Fitzgerald(Cpt McSorley): “Well, am I going to clear?”

Anderson: “Yes. He is going to pass to the west of you.”

Fitzgerald(Cpt McSorley): “Well, fine.”

Anderson: “By the way, Fitzgerald, how are you making out with your problem?”

Fitzgerald(Cpt McSorley): “We are holding our own.”

Anderson: “Okay, fine. I’ll be talking to you later.”


This was the last ever heard from the Edmund Fitzgerald. At 7:15pm the Fitzgerald on the Anderson’s radar had disappeared and would never shine again. At 7:22pm a call was made to the Fitzgerald, but there was no answer. At around 8pm the Coast Guard got involved to search for the massive missing ship. Even though the Anderson had reached safety, it became one of the key vessels in the search for the Fitzgerald. Two lifeboats from the freighter were found and some debris, but no sign of the main wreckage or survivors.

Eventually, the wreck was found just 17 miles from the safety point. It was recognized by the upside writing of Edmund Fitzgerald about 530 ft below the surface. All 29 members of the crew perished in this accident and it was the first major shipwreck the Great Lakes had seen in nine years.

The Edmund Fitzgerald goes down as legend for Michiganders and is probably the most famous wreck in the Great Lakes. Even a famous song was written by Gordon Lightfoot in memory of this event. Yet, this is not the only wreck that has ever occurred as there have been numerous of terrible tragedies involving shipping in the Great Lakes (but Lake Superior especially). In just the Whitefish Point area there have been over 240 wrecks. The bell of the Fitzgerald was recovered and is put on display at the Great Lakes Shipwreck Museum at Whitefish Point in Michigan’s Upper Peninsula.
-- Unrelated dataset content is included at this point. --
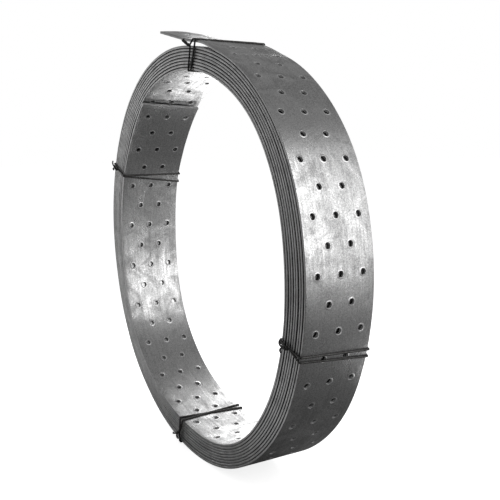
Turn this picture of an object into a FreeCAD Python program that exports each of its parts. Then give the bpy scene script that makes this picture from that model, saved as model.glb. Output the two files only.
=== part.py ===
"""A tied coil of perforated flat steel strap, standing on its rim.

Frame, in millimetres: the origin is the coil's centre, +Y runs along its axis and +Z is up.
Angles go round the axis from +X towards +Z, and the whole coil is then rolled a little, onto the
place where it comes to rest. The strap is wound so that its layers step outwards
as the angle grows: it starts at an exposed end in the bore and leaves the rim as a short free tail.
The coil is one turned solid. Its turns show as circular gaps in both end faces.
"""
import FreeCAD, Part
import math
import os

Vector = FreeCAD.Vector

# Strap
STRAP_WIDTH = 60.0
STRAP_THICKNESS = 2.0
HOLE_DIAMETER = 5.0
HOLE_SPACING = 20.0         # across the strap, within a row
ROW_PITCH = 21.0            # along the strap, from a row of three to the next row of two
HOLE_LAND = 1.0             # least steel left between a hole and the cut end

# Coil
BORE_RADIUS = 162.0
TURNS = 9
TURN_GAP = 0.875            # air between two turns
GAP_DEPTH = 4.0             # how deep the gaps are cut into the end faces
STEP_SPAN = 30.0            # angle over which the step at a strap end runs out
INNER_END_ANGLE = 128.5     # where the strap starts, in the bore
INNER_FIRST_ROW = 5.0       # from that end to the first row of three, in degrees
LEAVE_ANGLE = 84.5          # where the tail leaves the rim
OUTER_LAST_ROW = 1.46       # from the last row of three on the rim to where the tail leaves, in degrees
REST_ROLL = 2.5             # roll towards +X, off the bottom tie, at which the coil comes to rest

# Free tail, cut off at a slant
TAIL_NEAR_LENGTH = 75.5     # along the edge at -Y
TAIL_FAR_LENGTH = 109.5     # along the edge at +Y

# Wire ties: one wire, laid twice round the section, its ends twisted together in front
WIRE_DIAMETER = 1.5
WIRE_SEAT = 0.3             # clearance between the wire and what it wraps
LANE_GAP = 0.3              # between two passes of the wire
KNOT_LENGTH = 11.0
KNOT_SETBACK = 3.0          # from the section's corner to the root of the knot
LIFT_SETBACK = 7.2          # from that corner to where the wire's first end lifts off the face
END_BEND = 1.0              # bend radius where a wire end turns into the knot

# name: angle, side of the section that the knot is on, knot's direction (tangent, radial, axial)
TIES = {
    "tie_wire_top": (88.0, "rim", (0.35, 0.85, -0.40)),
    "tie_wire_left": (159.5, "rim", (-0.85, 0.40, -0.35)),
    "tie_wire_bottom": (263.2, "rim", (-0.65, 0.0, -0.75)),
    "tie_wire_right": (-13.2, "bore", (0.70, -0.60, -0.40)),
}

AXIS = Vector(0, 1, 0)
HALF_WIDTH = STRAP_WIDTH / 2
TURN_PITCH = STRAP_THICKNESS + TURN_GAP
RIM_RADIUS = BORE_RADIUS + TURNS * STRAP_THICKNESS + (TURNS - 1) * TURN_GAP
END_STEP = STRAP_THICKNESS + TURN_GAP / 2    # drop from a strap end to the turn behind it
STEP_SHIFT = END_STEP / (1 - math.cos(math.radians(STEP_SPAN)))    # off-centre circle that cuts the step
REACH = 2 * RIM_RADIUS                       # larger than the coil, for cutting tools
HOLE_RADIUS = HOLE_DIAMETER / 2
WIRE_RADIUS = WIRE_DIAMETER / 2
WIRE_OFFSET = WIRE_RADIUS + WIRE_SEAT        # wire centre line to the face that it lies on
LANE = WIRE_DIAMETER + LANE_GAP              # from one pass of the wire to the next, centre to centre
KNOT_RADIUS = 0.9 * WIRE_DIAMETER            # two strands twisted together
KNOT_BITE = WIRE_SEAT / 2                    # how far the knot sinks into the pass behind it


def radial(angle):
    """Unit vector from the axis outwards at an angle in degrees."""
    turn = math.radians(angle - REST_ROLL)
    return Vector(math.cos(turn), 0, math.sin(turn))


def tangent(angle):
    """Unit vector along the strap at an angle, in the direction of growing angle."""
    turn = math.radians(angle - REST_ROLL)
    return Vector(-math.sin(turn), 0, math.cos(turn))


def local_point(angle, along, out, across):
    """A point given along the tangent, out from the axis and across the strap."""
    return tangent(angle) * along + radial(angle) * out + AXIS * across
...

There are also other artifacts from the ship at the Dossin Great Lakes Museum in Detroit.

It is still virtually unknown as to what caused the Edmund Fitzgerald to sink that fateful night though there are many theories. This tragedy and the men who lost their lives will always be remembered.

What other secrets and wrecks does Lake Superior hold?